● **WRITTEN INSTRUCTION**
The data below holds a line containing "Continue the build123d" and a line containing "return [(*station, flat_from"; please quote exactly those two lines and every line between them, and nothing else.

● **Collection entries**

▽

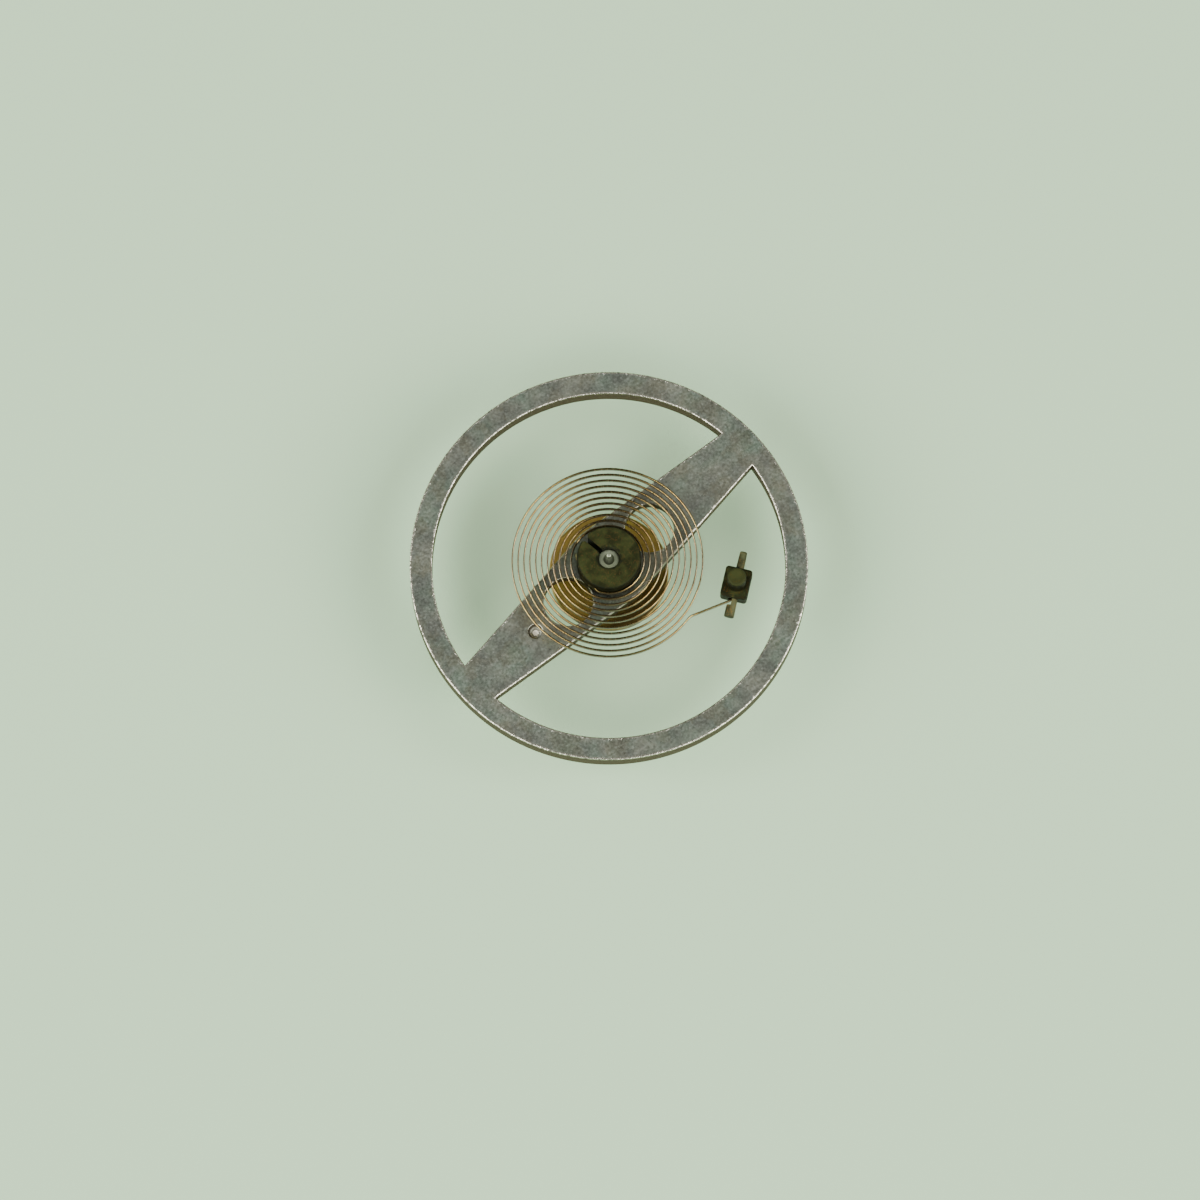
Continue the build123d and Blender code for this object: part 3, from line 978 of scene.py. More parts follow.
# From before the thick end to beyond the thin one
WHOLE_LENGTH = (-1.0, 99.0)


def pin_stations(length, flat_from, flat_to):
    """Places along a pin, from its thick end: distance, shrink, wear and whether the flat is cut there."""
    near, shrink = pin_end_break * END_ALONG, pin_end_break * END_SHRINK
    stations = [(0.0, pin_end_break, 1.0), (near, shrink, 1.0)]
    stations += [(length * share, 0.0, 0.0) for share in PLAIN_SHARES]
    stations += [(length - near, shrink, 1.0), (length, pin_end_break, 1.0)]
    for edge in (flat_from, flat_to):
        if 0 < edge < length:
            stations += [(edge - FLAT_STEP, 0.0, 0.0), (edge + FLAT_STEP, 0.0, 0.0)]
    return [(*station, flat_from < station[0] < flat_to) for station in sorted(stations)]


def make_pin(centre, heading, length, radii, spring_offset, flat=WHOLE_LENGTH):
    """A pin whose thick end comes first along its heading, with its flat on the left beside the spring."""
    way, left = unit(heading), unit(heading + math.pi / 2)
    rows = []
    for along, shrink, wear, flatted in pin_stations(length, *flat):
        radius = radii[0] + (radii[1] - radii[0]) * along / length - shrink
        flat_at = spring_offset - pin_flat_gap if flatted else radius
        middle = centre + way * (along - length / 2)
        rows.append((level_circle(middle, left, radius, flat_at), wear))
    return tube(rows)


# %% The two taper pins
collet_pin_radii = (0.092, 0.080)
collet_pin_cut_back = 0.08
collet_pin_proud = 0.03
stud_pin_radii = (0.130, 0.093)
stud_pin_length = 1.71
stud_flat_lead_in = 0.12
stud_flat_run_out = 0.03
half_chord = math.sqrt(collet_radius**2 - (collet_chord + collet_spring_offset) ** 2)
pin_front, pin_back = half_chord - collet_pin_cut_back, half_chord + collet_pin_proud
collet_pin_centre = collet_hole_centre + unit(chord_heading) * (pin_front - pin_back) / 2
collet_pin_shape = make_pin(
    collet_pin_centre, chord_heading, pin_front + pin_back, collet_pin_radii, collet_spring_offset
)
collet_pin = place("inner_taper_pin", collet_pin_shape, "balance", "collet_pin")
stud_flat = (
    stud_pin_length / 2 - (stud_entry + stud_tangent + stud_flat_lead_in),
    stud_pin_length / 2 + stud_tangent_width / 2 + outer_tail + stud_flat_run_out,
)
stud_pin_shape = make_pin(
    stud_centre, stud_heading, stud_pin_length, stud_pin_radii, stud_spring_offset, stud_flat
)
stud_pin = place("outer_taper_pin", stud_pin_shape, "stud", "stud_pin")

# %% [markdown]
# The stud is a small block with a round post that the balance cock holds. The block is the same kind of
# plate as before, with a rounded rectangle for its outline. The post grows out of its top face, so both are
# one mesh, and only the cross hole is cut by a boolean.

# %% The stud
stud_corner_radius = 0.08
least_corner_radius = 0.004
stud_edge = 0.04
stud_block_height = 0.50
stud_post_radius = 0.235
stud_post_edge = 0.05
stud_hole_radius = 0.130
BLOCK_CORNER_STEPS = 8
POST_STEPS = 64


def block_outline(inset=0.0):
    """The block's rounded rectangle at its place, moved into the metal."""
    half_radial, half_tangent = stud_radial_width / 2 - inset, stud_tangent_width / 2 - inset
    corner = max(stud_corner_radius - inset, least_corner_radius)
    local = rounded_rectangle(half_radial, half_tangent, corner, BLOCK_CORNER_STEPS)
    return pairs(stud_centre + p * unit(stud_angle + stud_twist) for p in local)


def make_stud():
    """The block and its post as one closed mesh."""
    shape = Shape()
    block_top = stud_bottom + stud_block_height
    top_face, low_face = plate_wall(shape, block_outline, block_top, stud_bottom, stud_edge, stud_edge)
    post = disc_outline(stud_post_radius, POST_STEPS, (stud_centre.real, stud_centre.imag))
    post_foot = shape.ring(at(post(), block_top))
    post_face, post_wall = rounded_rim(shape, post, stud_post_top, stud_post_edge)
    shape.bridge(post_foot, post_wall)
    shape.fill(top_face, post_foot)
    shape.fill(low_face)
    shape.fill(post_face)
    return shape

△
▽

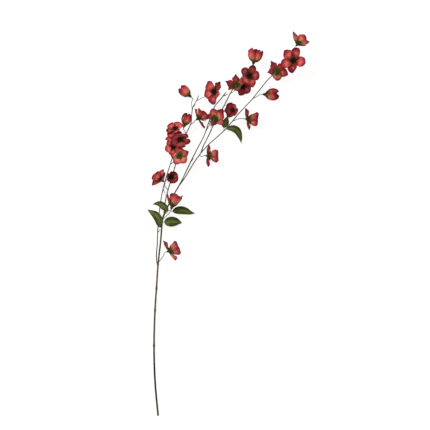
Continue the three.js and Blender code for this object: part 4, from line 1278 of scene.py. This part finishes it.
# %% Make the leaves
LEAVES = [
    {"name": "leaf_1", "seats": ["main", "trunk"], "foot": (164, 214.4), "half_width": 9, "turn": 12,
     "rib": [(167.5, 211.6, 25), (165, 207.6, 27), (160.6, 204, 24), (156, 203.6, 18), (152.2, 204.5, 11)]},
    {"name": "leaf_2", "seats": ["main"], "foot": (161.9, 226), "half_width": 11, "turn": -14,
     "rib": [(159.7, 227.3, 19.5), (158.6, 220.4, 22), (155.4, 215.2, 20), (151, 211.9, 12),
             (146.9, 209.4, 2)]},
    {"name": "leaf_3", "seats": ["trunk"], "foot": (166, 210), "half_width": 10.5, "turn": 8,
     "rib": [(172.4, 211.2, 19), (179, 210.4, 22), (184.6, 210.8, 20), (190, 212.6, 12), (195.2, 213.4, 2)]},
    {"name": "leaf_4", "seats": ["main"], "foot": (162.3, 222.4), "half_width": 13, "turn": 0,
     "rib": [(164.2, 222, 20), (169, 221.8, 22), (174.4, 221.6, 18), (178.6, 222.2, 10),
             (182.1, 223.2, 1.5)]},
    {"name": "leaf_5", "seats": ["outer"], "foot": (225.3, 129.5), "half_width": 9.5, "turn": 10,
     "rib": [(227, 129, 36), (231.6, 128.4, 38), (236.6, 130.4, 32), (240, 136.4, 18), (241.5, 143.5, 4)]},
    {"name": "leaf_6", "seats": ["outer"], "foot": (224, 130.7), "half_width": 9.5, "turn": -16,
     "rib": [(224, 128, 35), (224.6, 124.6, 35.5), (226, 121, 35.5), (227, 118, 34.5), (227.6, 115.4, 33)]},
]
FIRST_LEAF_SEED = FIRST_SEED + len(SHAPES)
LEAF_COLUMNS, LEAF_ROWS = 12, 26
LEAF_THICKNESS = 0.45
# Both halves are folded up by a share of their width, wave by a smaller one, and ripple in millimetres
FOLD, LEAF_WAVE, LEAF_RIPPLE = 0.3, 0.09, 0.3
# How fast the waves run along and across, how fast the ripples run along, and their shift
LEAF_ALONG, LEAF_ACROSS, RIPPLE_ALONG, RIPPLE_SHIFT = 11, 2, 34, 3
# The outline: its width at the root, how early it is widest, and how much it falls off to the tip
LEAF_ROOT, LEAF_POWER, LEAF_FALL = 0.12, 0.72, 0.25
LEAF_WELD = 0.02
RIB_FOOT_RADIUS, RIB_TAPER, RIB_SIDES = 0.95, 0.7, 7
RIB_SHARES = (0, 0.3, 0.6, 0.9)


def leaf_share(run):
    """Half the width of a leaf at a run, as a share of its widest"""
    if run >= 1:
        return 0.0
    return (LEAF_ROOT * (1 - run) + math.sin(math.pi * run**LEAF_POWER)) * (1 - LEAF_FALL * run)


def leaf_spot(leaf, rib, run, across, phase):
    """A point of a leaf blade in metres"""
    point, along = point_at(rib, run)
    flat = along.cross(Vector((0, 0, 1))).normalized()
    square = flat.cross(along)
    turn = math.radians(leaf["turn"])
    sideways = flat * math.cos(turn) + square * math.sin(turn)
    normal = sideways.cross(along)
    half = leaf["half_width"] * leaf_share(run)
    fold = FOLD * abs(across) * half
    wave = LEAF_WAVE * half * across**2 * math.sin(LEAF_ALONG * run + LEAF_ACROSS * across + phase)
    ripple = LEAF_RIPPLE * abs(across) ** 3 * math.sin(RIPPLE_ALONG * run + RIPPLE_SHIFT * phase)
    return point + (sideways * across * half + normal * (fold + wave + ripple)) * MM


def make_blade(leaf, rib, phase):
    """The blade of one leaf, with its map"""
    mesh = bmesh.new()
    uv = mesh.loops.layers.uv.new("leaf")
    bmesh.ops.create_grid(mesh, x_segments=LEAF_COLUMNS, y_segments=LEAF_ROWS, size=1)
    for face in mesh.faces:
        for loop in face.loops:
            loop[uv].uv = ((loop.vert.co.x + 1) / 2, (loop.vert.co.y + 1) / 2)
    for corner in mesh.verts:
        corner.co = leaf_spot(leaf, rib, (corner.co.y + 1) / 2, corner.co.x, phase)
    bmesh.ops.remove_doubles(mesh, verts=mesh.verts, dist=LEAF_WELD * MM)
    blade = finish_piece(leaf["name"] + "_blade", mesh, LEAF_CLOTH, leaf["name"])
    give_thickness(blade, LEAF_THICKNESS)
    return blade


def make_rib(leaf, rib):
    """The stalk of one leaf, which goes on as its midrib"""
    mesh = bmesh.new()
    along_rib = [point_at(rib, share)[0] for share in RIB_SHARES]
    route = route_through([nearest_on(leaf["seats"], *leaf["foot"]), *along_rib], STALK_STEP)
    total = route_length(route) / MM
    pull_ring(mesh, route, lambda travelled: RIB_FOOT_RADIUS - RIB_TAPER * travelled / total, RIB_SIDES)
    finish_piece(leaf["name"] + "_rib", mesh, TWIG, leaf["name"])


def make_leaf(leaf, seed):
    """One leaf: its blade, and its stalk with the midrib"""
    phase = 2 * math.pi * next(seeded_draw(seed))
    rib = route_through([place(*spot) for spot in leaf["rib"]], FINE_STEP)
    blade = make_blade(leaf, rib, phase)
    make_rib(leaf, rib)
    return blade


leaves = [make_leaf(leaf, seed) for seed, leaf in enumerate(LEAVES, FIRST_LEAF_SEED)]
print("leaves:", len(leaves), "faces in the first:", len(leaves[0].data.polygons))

△

● **SOLUTION TO THIS PROBLEM**
Continue the build123d and Blender code for this object: part 3, from line 978 of scene.py. More parts follow.
# From before the thick end to beyond the thin one
WHOLE_LENGTH = (-1.0, 99.0)


def pin_stations(length, flat_from, flat_to):
    """Places along a pin, from its thick end: distance, shrink, wear and whether the flat is cut there."""
    near, shrink = pin_end_break * END_ALONG, pin_end_break * END_SHRINK
    stations = [(0.0, pin_end_break, 1.0), (near, shrink, 1.0)]
    stations += [(length * share, 0.0, 0.0) for share in PLAIN_SHARES]
    stations += [(length - near, shrink, 1.0), (length, pin_end_break, 1.0)]
    for edge in (flat_from, flat_to):
        if 0 < edge < length:
            stations += [(edge - FLAT_STEP, 0.0, 0.0), (edge + FLAT_STEP, 0.0, 0.0)]
    return [(*station, flat_from < station[0] < flat_to) for station in sorted(stations)]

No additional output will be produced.